Felipe Gaucho's Blog

Using elephant bullets to kill small ants

Posted by felipegaucho on October 08, 2005 at 12:46 PM | Comments (9)

Few months ago we started two very similar projects in my daylight job. Both projects were WebStart applications based on simple business rules with a lot data validation and a fancy GUI requirement - almost all Swing components were used to produce the visual aspect our client had requested. Those projects shared the same life-cycle, under the same management model but with different teams. A project was carried out by a junior team while the other was formed by experienced programmers. Few weeks after the beggining, we noticed a critical difference between the projects: its sizes - both projects had a very similar number of code lines but the former was much heavier than the latter. The junior team produced their system based on third party libraries, while the experienced programmers provided a lightweight solution. Evaluating all the development process we observed a very common scene in the software industry: velocity versus reasoning. While the experienced programmers designed the software based on their solid background about the Java API, the newbies relied on Google to ask how to do their duties. Many tasks were solved through a download of a third party library. JDom, Log4J and many other JARs were dropped in the lib folder without much care concerning the impact in the project size.
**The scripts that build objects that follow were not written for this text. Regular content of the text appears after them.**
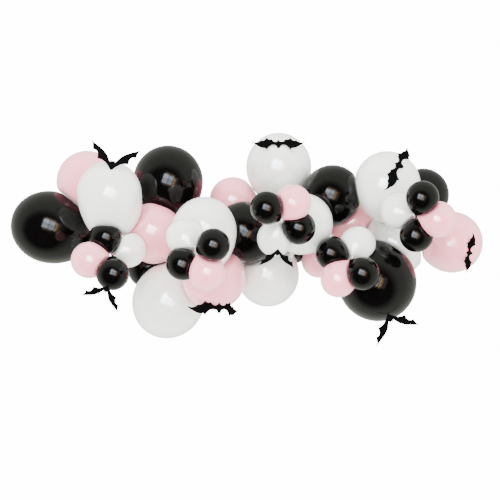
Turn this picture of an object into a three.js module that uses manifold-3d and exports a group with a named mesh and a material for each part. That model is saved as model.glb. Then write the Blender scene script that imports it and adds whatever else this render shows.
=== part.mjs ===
// Balloon garland with paper bats: large balloons pressed together on a wall, five clusters of four small
// balloons over them and eight bats of black card. Millimetres, +Z up. The wall is the plane y = 0 and the
// garland lies on its -Y side. The origin is where the pink balloon of the upper middle touches the wall.
import * as THREE from "three";
import { mergeVertices } from "three/addons/utils/BufferGeometryUtils.js";
import Module from "manifold-3d";

const wasm = await Module();
wasm.setup();

// From the balloon at the far left to the one at the far right. The large balloons keep their places and
// widths as thousandths of it, because their arrangement is free.
const garlandLength = 1700;
const share = garlandLength / 1000;

// How the balloons press together
const press = 0.86; // distance of two pressed centres over the sum of their radii
const wallPatch = 84; // width of the flat where a balloon is stuck to the wall
const gap = 0.3; // between two faces that touch

// Large balloons
const crownReach = 1.02; // from the widest place to the crown, over the radius
const neckReach = 1.2; // from the widest place to the neck, over the radius
const neckTaper = 1.12; // above 1 draws the neck side in to a point
const neckTilt = 24; // degrees by which a neck turns to the wall
const neckRadius = 8;
const neckLength = 12;
const knotRadius = 7;
const lipRadius = 12;
const lipLength = 10;

// Small balloons of the clusters
const frontBlackAcross = 122;
const pinkAcross = 132;
const sideBlackAcross = 125;
const smallWhiteAcross = 130;
const smallNeckRadius = 5;
const smallKnotRadius = 4;
const smallNeckTaper = 1.45;
const tieClearance = 5; // from the end of a small balloon's neck to the point where the four are tied
const smallNeckLength = 5;
const clusterStep = 38; // how far each balloon of a cluster stands in front of the one behind it
const tieForward = 22; // from the mean depth of the four to the tie in front of it

// Paper bats
const cardThickness = 1;
const creaseStart = 0.03; // shares of the half span where a wing's fold begins and ends
const creaseEnd = 0.3;
const raiseStart = 0.05; // and where a raised wing turns towards the head
const raiseEnd = 0.15;

// Faces round a balloon and along its profile
const largeSides = 11;
const smallSides = 9;
const largeRows = 4; // from the crown to the widest place; the neck side has one less
const smallRows = 3;

const latex = {
  black: { color: 0x0b0b0c, roughness: 0.22 },
  white: { color: 0xe4e5e1, roughness: 0.38 },
  pink: { color: 0xf5d5db, roughness: 0.42 },
};
const card = { color: 0x0a0a0c, roughness: 0.7 };

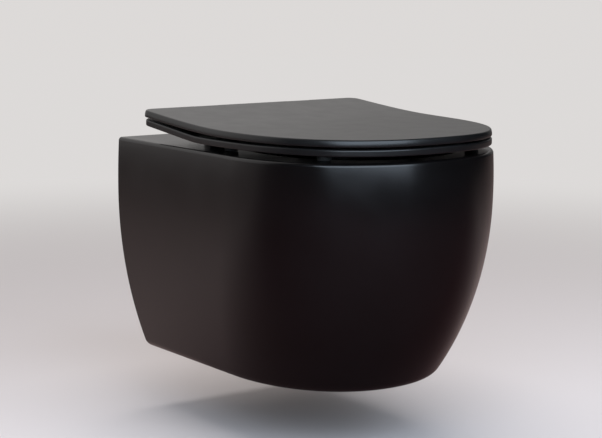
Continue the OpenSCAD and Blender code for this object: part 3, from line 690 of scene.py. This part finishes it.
lid_bm = bmesh.new()
lid_bm.from_mesh(lid.data)
sweep_slab(lid_bm, LID_Z, LID_SWEEP)
lid_bm.to_mesh(lid.data)
lid_bm.free()
print("swept lid:", len(lid.data.polygons), "faces")

# %% [markdown]
# ## Room for the hinges in the lid
# Each hinge eye is let into a pocket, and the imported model's own eye is shown there. The rear edge steps in
# a little behind each pillar, so the lid can fall right back over the raised seat without meeting them.

# %% Room for the hinges in the lid
EYE_X = 98 * MM
EYE_FOOT_FRONT = 5 * MM
EYE_FOOT_BACK = 3 * MM
STEP_FRONT = 62.5 * MM
STEP_HEIGHT = 40 * MM

eye_foot_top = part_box("lid_eyes")[1][2]
combine(lid, mirrored_block("eye_foot", (EYE_X, AXIS.y - EYE_FOOT_FRONT, AXIS.z),
                            (EYE_X + KNUCKLE_LENGTH, AXIS.y + EYE_FOOT_BACK, eye_foot_top)))
(pillar_in, _, _), (pillar_out, _, _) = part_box("pillar_right")
combine(lid, mirrored_block("step", (pillar_in - PAST_FACE, -STEP_FRONT, AXIS.z),
                            (pillar_out + PAST_FACE, -LID_BACK + PAST_FACE, LID_Z + STEP_HEIGHT)))
soften(lid)
print("lid:", len(lid.data.polygons), "faces")

# %% [markdown]
# ## Rubber buffers
# Four round buffers under the seat meet the rim, and four in the lid's hollow meet the seat. Each is a low
# button with a rounded foot, pressed into its place.

# %% Rubber buffers
FOOT_ROUND = 2 * MM


def buffers(name, places, foot_z, roof_z):
    """Round rubber buttons, mirrored in pairs, as one object. Both heights depend on the place along Y."""
    bm = bmesh.new()
    for side in (1, -1):
        for x, y in places:
            low, high = foot_z(-y), roof_z(-y)
            made = bmesh.ops.create_cone(bm, segments=48, radius1=BUFFER_R, radius2=BUFFER_R,
                                         depth=high - low, cap_ends=True)["verts"]
            bmesh.ops.translate(bm, vec=(side * x, -y, (low + high) / 2), verts=made)
            rim = [e for e in edges_between(made) if all(abs(v.co.z - low) < SAME_HEIGHT for v in e.verts)]
            bmesh.ops.bevel(bm, geom=rim, offset=FOOT_ROUND, offset_type="OFFSET", segments=5, profile=0.5,
                            affect="EDGES", clamp_overlap=False, material=-1)
    return soften(as_object(name, bm))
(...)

The tasks were quickly developed and any new issue was fixed through a new Google search. Other interesting aspect is that those libraries had also their third party dependencies, i.e., a chain reaction.

You may conclude the problem was in the junior team, the people was unskilled for the project. But ask yourself how many libraries you adopted in your last project and also if all those libraries were really necessary.

Few years ago people produced bank applications with less than 1Mb of memory (do you remember ambar screens?). Nowadays, any computer without 1Gb RAM seems useless for the developers. Part of this complexity comes from the user demand - friendly GUIs, robust systems to inapt users and the sophisticated technology and tools. Other aspect is about the interoperability among systems that pushes the simplicity away (SOA? EJB?). It is a natural motion in the software industry and people are not concerned about that - but there is the developers side. If one starts a simple project without thinking about its size, a system could depends on 10 Mb or more just to read mails and save files, and that's seems to be a next quality concern.

When you think about software quality, do you include the size of the project in your evaluation? And what about dependencies?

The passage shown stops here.